Exercise directions:
Return exactly the listing's lines, from its first line to the line holding "import Module from 'manifold-3d';", ends included.

▬▬▬▬▬▬

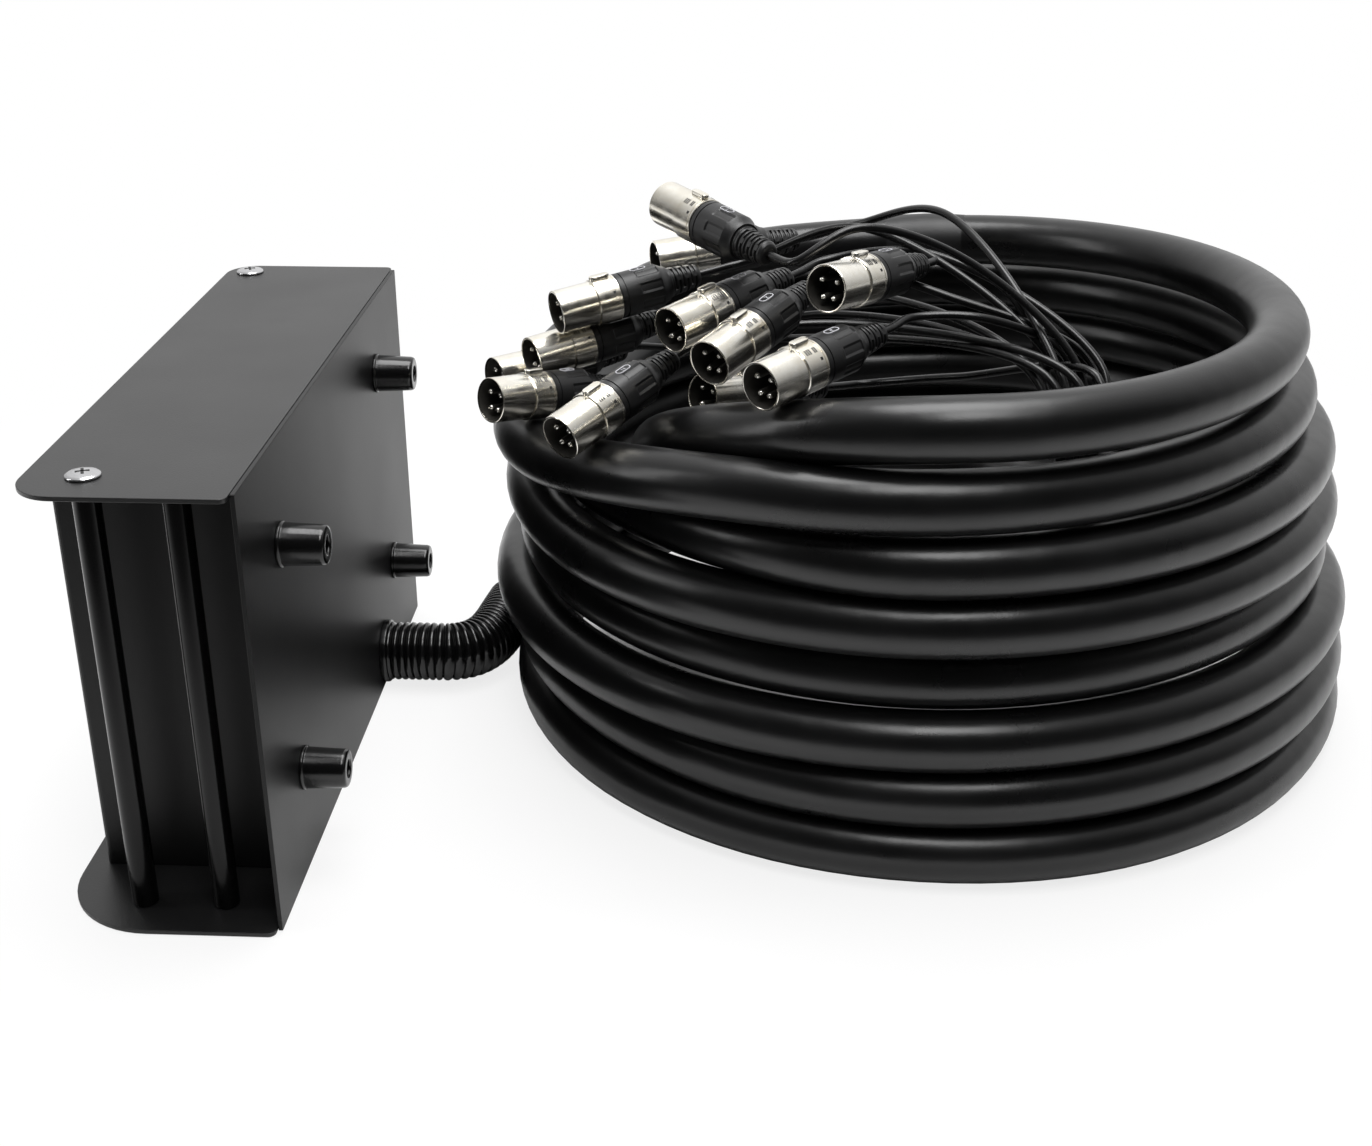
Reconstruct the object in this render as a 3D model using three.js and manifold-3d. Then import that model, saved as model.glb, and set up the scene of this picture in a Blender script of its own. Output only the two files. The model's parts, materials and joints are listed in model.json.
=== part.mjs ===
// Stage box snake: a sheet metal box with twelve four-pole chassis sockets, and the
// coiled multicore cable that leads from it to twelve four-pin cable plugs.
// Millimetres, +Z up. The box stands on its lower plate. The origin is on that plate's
// underside, midway between the socket panel and the base cover and between the ends.

import * as THREE from 'three';
import { mergeVertices } from 'three/addons/utils/BufferGeometryUtils.js';
import Module from 'manifold-3d';

const wasm = await Module();
wasm.setup();

// Box sizes
const BOX_HEIGHT = 180;
const BOX_LENGTH = 294.4;
const BOX_WIDTH = 81;
const PLATE_THICKNESS = 1.8;
const COVER_THICKNESS = 1.7;
const CHASSIS_THICKNESS = 1.5;
const SEAT_GAP = 0.3;
const OVERRUN = 1;
const UPPER_PLATE_INSET = 1.5;
const LOWER_PLATE_OVERHANG = 7.9;
const UPPER_NEAR_CORNER = 16.7;
const UPPER_FAR_CORNER = 13.7;
const LOWER_LEFT_CORNER = 37;
const RIGHT_CORNER = 3;
const COVER_END_INSET = 4.4;
const END_WALL_INSET = 43.7;
const RETURN_FLANGE = 22;
const BEND_RADIUS = 2.2;

// Handle bars and their screws
const BAR_DIAMETER = 10;
const NEAR_BAR_INSET = 19.2;
const FAR_BAR_INSET = 12.2;
const NEAR_OUTER_BAR_INSET = 23.5;
const FAR_OUTER_BAR_INSET = 12.7;
const INNER_BAR_INSET = 25.5;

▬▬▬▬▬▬

Exercise solution:
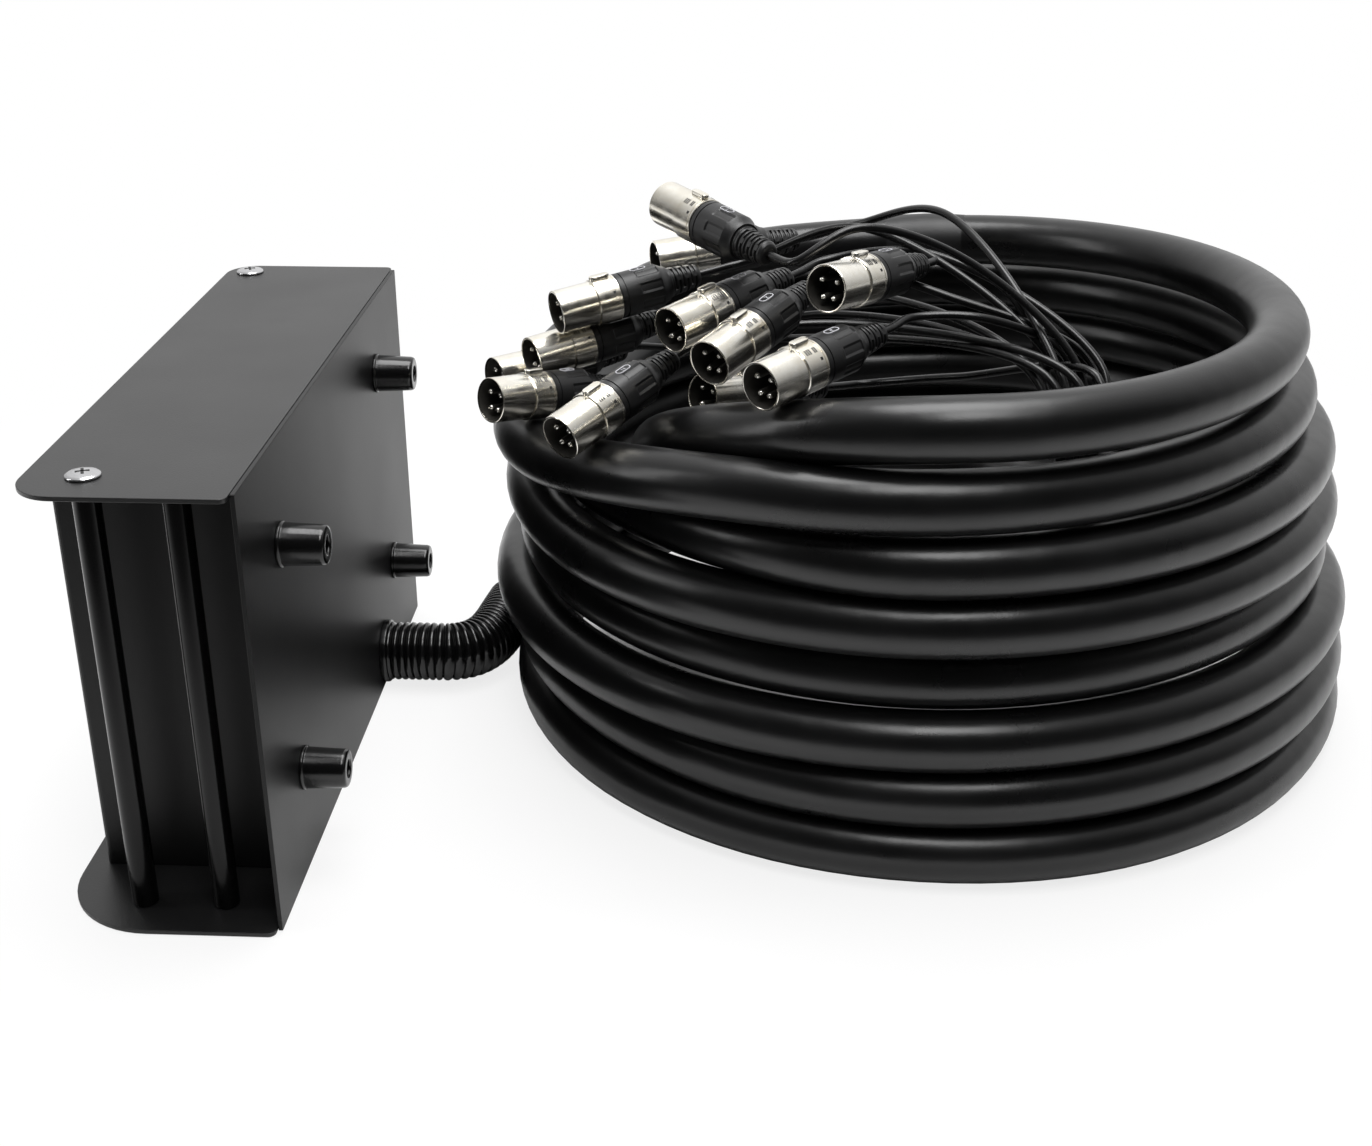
Reconstruct the object in this render as a 3D model using three.js and manifold-3d. Then import that model, saved as model.glb, and set up the scene of this picture in a Blender script of its own. Output only the two files. The model's parts, materials and joints are listed in model.json.
=== part.mjs ===
// Stage box snake: a sheet metal box with twelve four-pole chassis sockets, and the
// coiled multicore cable that leads from it to twelve four-pin cable plugs.
// Millimetres, +Z up. The box stands on its lower plate. The origin is on that plate's
// underside, midway between the socket panel and the base cover and between the ends.

import * as THREE from 'three';
import { mergeVertices } from 'three/addons/utils/BufferGeometryUtils.js';
import Module from 'manifold-3d';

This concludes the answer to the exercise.